Rumsfeld was taught how to play Churchill Solitaire in 1973, by diplomat André de Staercke, who learned it directly from Churchill. Rumsfeld said that Churchill began playing it during The Blitz in 1940. In a Medium post, Rumsfeld wrote that "there were probably a dozen or so people in the entire world who knew how to play [Churchill Solitaire]", and that he had the mobile game developed in order to preserve it.

The variation uses two decks of cards and ten columns, instead of one deck and seven columns (as used in Klondike). It also adds "the Devil's Six", a set of six cards which the player has to place directly into the wastepile and cannot use within the tableau. The variant has been labelled difficult by Rumsfeld himself and multiple newspapers.

== Mobile app ==
The Churchill Solitaire app was developed by Rumsfeld, Snapdragon Studios, and Javelin, and was released in 2016. Rumsfeld had previously worked with Javelin to publish his book Rumsfeld's Rules. Javelin – named for the Secret Service code name for Joyce Pierson, Rumsfeld's wife – is owned by Keith Urbahn, who previously served as Rumsfeld's chief of staff while he was Secretary of Defense.

Rumsfeld was uninvolved in its programming, though he playtested it. He said he did not have "much of an idea of what an app even was" prior to development.

The game is themed after World War II and contains archival footage of Churchill.
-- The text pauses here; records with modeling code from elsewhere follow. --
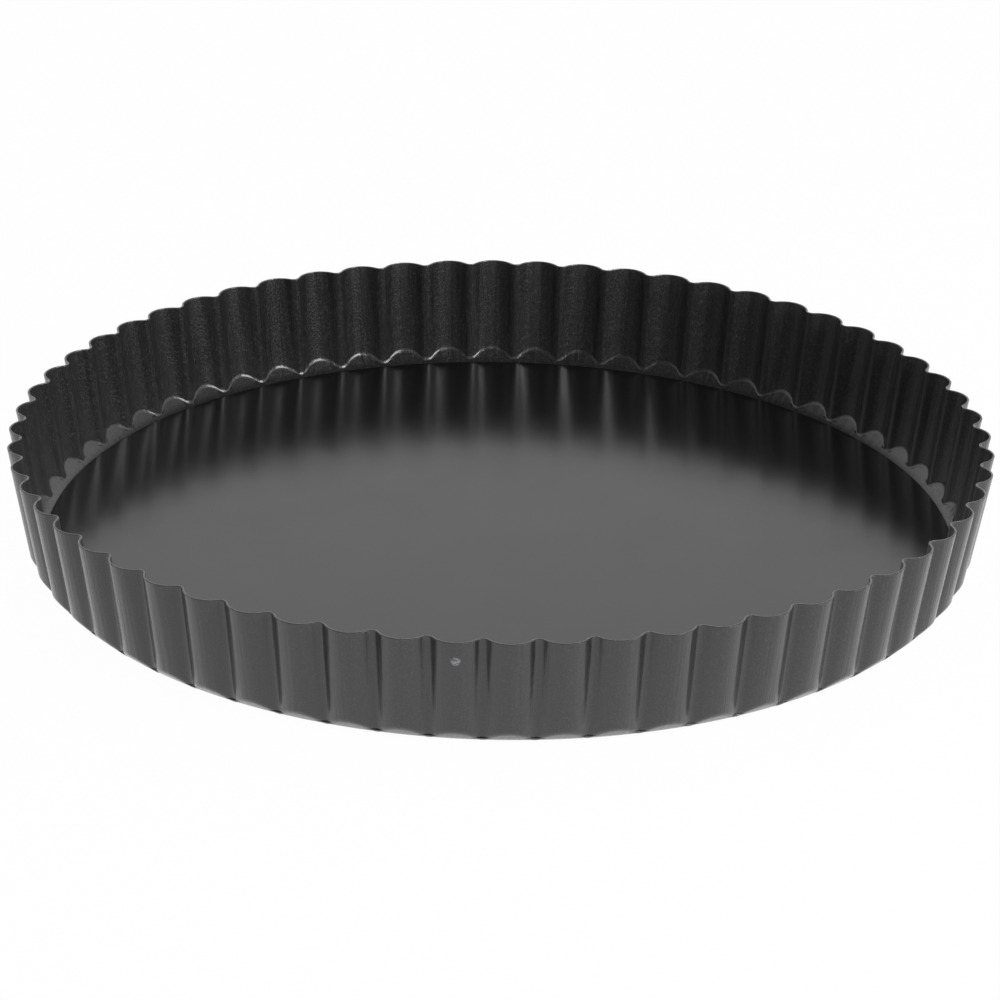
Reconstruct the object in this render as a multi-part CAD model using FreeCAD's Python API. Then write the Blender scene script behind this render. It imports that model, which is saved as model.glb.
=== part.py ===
import FreeCAD, Part

import math
import os

# Tart pan with a loose base, in millimetres. +Z is up, and the origin is the middle of the face
# that the pan rests on. It has two pieces: the fluted ring and the flat base that lies in it.

# Driving dimensions of the ring
rim_diameter = 300.0      # outside, across two opposite flutes, at the rim
pan_height = 35.0         # from the resting face to the rim
sheet = 0.6               # thickness of the pressed sheet
flute_count = 60
flute_depth = 3.6         # at the rim, from the crest of a flute to the bottom of a groove
flute_depth_low = 2.1     # the same at the foot, where the flutes get shallower
groove_radius = 1.8       # round of a groove, on the outside of the ring
wall_set_in = 6.1         # the leaning wall comes in by this much from the rim to the foot
foot_radius = 10.0        # round between the resting face and the wall, on the outside
foot_set_in = 6.0         # the flat ledge ends this far inside the grooves
ledge_width = 5.8         # of the flat ledge, from the round of the foot to the hole

# Driving dimensions of the base
base_thickness = 0.8
base_edge_round = 0.2     # round on both edges of the base
base_set_out = 3.6        # the base reaches this far past the flat ledge, onto the round of the foot
base_clearance = 0.02     # between the edge of the base and the round of the foot that carries it

# Sizes that follow
rim_radius = rim_diameter / 2
foot_wall_radius = rim_radius - wall_set_in
ledge_radius = foot_wall_radius - flute_depth_low - foot_set_in
hole_radius = ledge_radius - ledge_width
base_radius = ledge_radius + base_set_out
half_pitch = math.pi / flute_count
cut_past = 5.0            # how far a cutting solid runs past the face that it opens
axis_foot = FreeCAD.Vector(0, 0, 0)
axis_up = FreeCAD.Vector(0, 0, 1)


def polar(radius, angle, z):
    """A point at an angle around the pan's axis."""
    return FreeCAD.Vector(radius * math.cos(angle), radius * math.sin(angle), z)


def arc_about(centre, radius, start, end):
    """A level arc from its centre, its radius and the directions of its two ends."""
    angles = (start, (start + end) / 2, end)
    return Part.Arc(*[centre + polar(radius, angle, 0) for angle in angles]).toShape()


def closed_outline(edges):
    """The edges, and straight lines that close them through the pan's axis."""
    first = edges[0].Vertexes[0].Point
    last = edges[-1].Vertexes[-1].Point
    centre = FreeCAD.Vector(0, 0, first.z)
    return Part.Wire(edges + [Part.makeLine(last, centre), Part.makeLine(centre, first)])


def flute_outline(z, inset):
    """Level outline of the slice that holds one flute, from one groove's middle to the next.

    The flute and the grooves are arcs that touch without a corner. inset moves them into the
    sheet about the same centres, so the wall is equally thick all the way round.
    """
    crest = foot_wall_radius + wall_set_in * z / pan_height
    depth = flute_depth_low + (flute_depth - flute_depth_low) * z / pan_height
    groove_centre = crest - depth + groove_radius
    along = groove_centre * math.cos(half_pitch)
    across = groove_centre * math.sin(half_pitch)
    reach = crest + groove_radius
    flute_centre = (reach ** 2 - along ** 2 - across ** 2) / (2 * (reach - along))
    lean = math.atan2(across, along - flute_centre)
    groove = groove_radius + inset
    return closed_outline([
        arc_about(polar(groove_centre, -half_pitch, z), groove,
                  math.pi - half_pitch, math.pi - lean),
        arc_about(polar(flute_centre, 0, z), crest - flute_centre - inset, -lean, lean),
        arc_about(polar(groove_centre, half_pitch, z), groove,
                  math.pi + lean, math.pi + half_pitch),
    ])


def flute_slice(bottom, top, inset):
    """Solid slice inside the wall, one flute wide, between two heights."""
    outlines = [flute_outline(z, inset) for z in (bottom, top)]
    return Part.makeLoft(outlines, True, True)


def foot_corner(inset):
    """Ring-shaped solid that rounds the foot when it is cut away. Its seam faces away from +X."""
    radius = foot_radius - inset
    round_centre = FreeCAD.Vector(ledge_radius, 0, foot_radius)
    start = round_centre - FreeCAD.Vector(0, 0, radius)
    end = round_centre + FreeCAD.Vector(radius, 0, 0)
    diagonal = FreeCAD.Vector(1, 0, -1).normalize() * radius
    corners = [
        end,
        FreeCAD.Vector(rim_radius + cut_past, 0, foot_radius),
        FreeCAD.Vector(rim_radius + cut_past, 0, -cut_past),
        FreeCAD.Vector(ledge_radius, 0, -cut_past),
        start,
    ]
    edges = [Part.Arc(start, round_centre + diagonal, end).toShape()]
    edges += [Part.makeLine(one, other) for one, other in zip(corners, corners[1:])]
    turned = Part.Face(Part.Wire(edges)).revolve(axis_foot, axis_up, 360)
    return turned.rotated(axis_foot, axis_up, 180)


def ring_slice():
    """One flute of the ring: leaning wall, rounded foot and ledge."""
    outside = flute_slice(0, pan_height, 0).cut(foot_corner(0))
    inside = flute_slice(sheet, pan_height, sheet).cut(foot_corner(sheet))
    hole = Part.makeCylinder(hole_radius, pan_height, -axis_up * cut_past)
    return outside.cut(inside).cut(hole)


def is_cut_side(face):
    """True for the two flat faces where a slice meets its neighbours."""
    middle = face.CenterOfMass
    return abs(abs(math.atan2(middle.y, middle.x)) - half_pitch) < 1e-6


def fluted_ring():
    """The slice's skin, repeated round the axis and sewn into one closed solid."""
    skin = [face for face in ring_slice().Faces if not is_cut_side(face)]
    faces = []
    for number in range(flute_count):
        turn = number * 360 / flute_count
        faces += [face.rotated(axis_foot, axis_up, turn) for face in skin]
    shell = Part.makeShell(faces)
    shell.sewShape()
    return Part.makeSolid(shell).removeSplitter()


def base_underside():
    """Height at which the edge round of the base meets the round inside the foot."""
    reach = foot_radius - sheet - base_edge_round - base_clearance
    out = base_set_out - base_edge_round
    return foot_radius - base_edge_round - math.sqrt(reach ** 2 - out ** 2)


def loose_base():
    """Flat round plate whose edge lies on the round of the foot, just above the ledge."""
    plate = Part.makeCylinder(base_radius, base_thickness, axis_up * base_underside())
    rims = [edge for edge in plate.Edges if isinstance(edge.Curve, Part.Circle)]
    return plate.makeFillet(base_edge_round, rims)


os.makedirs("parts", exist_ok=True)
for name, shape in (("fluted_ring", fluted_ring()), ("loose_base", loose_base())):
    shape.exportStep("parts/" + name + ".step")
    print(name, "solids", len(shape.Solids), "valid", shape.isValid(), "mm3", round(shape.Volume))
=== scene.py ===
import math

import bmesh
import bpy
import numpy as np
from mathutils import Matrix, Vector


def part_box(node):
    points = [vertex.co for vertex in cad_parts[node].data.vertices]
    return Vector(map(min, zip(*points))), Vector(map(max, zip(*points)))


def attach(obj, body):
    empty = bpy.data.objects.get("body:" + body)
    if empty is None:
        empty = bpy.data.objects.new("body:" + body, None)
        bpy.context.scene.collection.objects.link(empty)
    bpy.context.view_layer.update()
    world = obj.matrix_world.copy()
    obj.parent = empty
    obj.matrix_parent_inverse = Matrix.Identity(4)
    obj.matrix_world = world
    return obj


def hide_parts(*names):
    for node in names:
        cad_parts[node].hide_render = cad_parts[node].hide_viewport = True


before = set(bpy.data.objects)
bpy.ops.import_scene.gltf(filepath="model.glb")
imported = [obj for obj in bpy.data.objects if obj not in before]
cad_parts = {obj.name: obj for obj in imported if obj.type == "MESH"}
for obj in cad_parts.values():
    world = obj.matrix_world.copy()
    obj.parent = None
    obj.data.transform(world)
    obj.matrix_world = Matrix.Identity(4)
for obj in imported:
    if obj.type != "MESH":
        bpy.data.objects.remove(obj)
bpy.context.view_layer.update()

# A fluted tart pan with a loose base. Every size is in metres, in the frame's own axes.

MM = 0.001
RING_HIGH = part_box("fluted_ring")[1]
BASE_LOW, BASE_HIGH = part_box("loose_base")

# The ring, one pressed sheet. "Low" sizes are where the wall's line would meet the floor.
SHEET = 0.6 * MM
HALF_SHEET = SHEET / 2
RIM_RADIUS = RING_HIGH.x
PAN_HEIGHT = RING_HIGH.z
FLUTE_COUNT = 60
HALF_PITCH = math.pi / FLUTE_COUNT
FLUTE_DEPTH = 3.8 * MM        # at the rim, from the crest of a flute to the bottom of a groove
FLUTE_DEPTH_LOW = 2.1 * MM
GROOVE_RADIUS = 1.8 * MM      # at the rim, round of a groove on the outside
GROOVE_RADIUS_LOW = 2.6 * MM
WALL_SET_IN = 6.1 * MM        # the wall leans in by this much from the rim to the floor
HOLE_RADIUS = 130.0 * MM
LEDGE_RADIUS = 136.0 * MM     # where the flat ledge ends and the round of the foot starts
FOOT_RADIUS = 9.0 * MM
FOOT_SLOPE = math.radians(45)    # the round turns this far, and a straight slope leads on
CREASE_RADIUS = 3.2 * MM      # the sheet's soft bend where the slope meets the wall

# The loose base
BASE_RADIUS = BASE_HIGH.x
BASE_EDGE_ROUND = 0.2 * MM
BASE_ROWS = (0.02, 0.25, 0.5, 0.75, 0.95, 0.995, 0.999, 1.0)    # shares of its flat radius

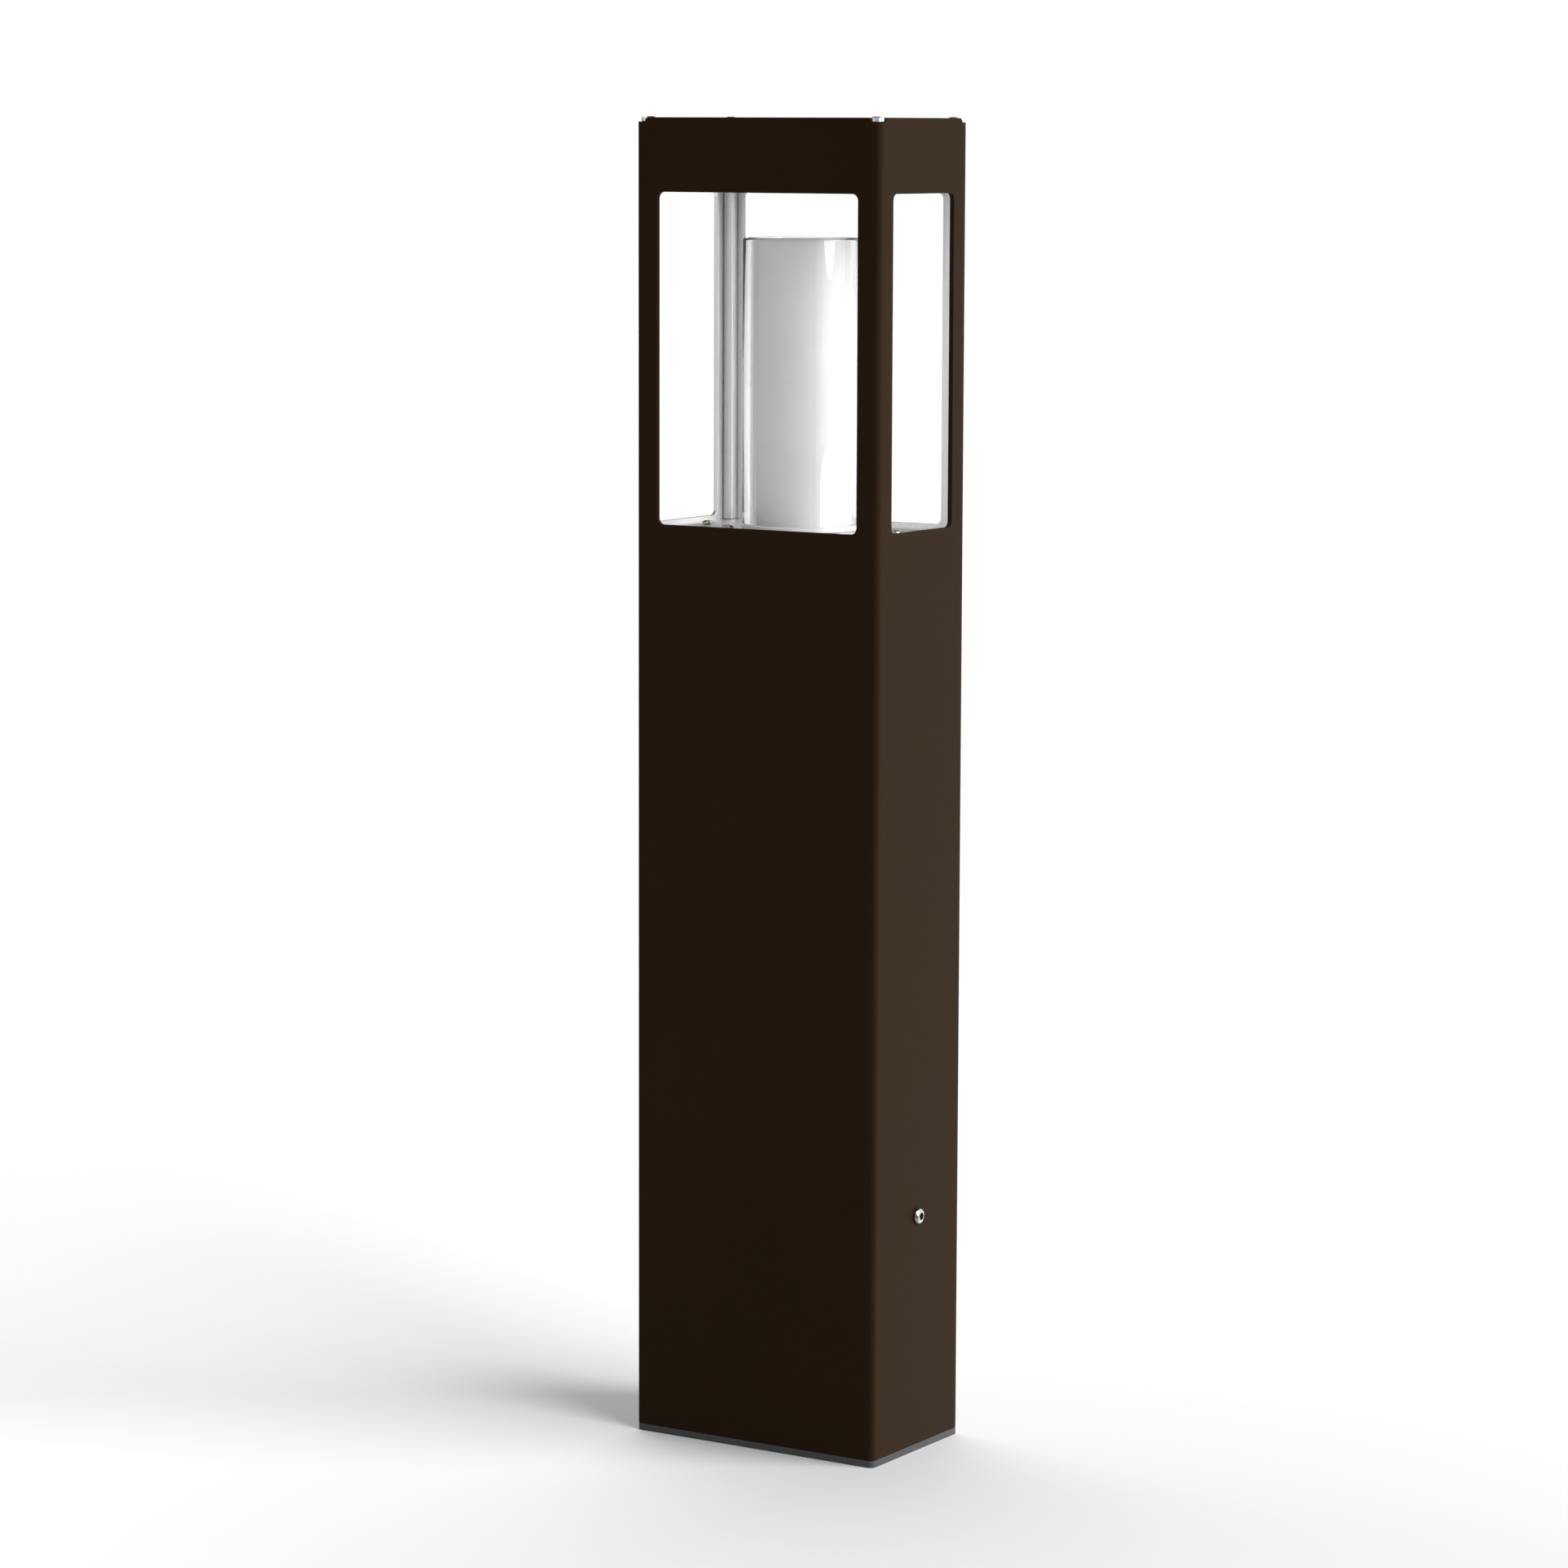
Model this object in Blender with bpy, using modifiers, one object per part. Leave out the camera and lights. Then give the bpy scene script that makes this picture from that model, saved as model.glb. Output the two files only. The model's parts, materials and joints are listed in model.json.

It is free to download, though contains in-app purchases, which are donated to charity. A campaign is also featured, in which players learn of Churchill's life between games. In 2019, it was removed from Google Play due to depicting tobacco smoking on both the cover and featured footage, being reinstated after the age rating was updated to include nicotine depictions as part of the app's age rating.

Churchill Solitaire received positive reviews from critics. Writing for Trusted Reviews, Keith Andrew rated it 3/5 stars, calling it "a solid, if unspectacular, take on solitaire". Brian Barrett of Wired disagreed with its perceived difficulty, calling it "solitaire-plus", though still enjoyed it.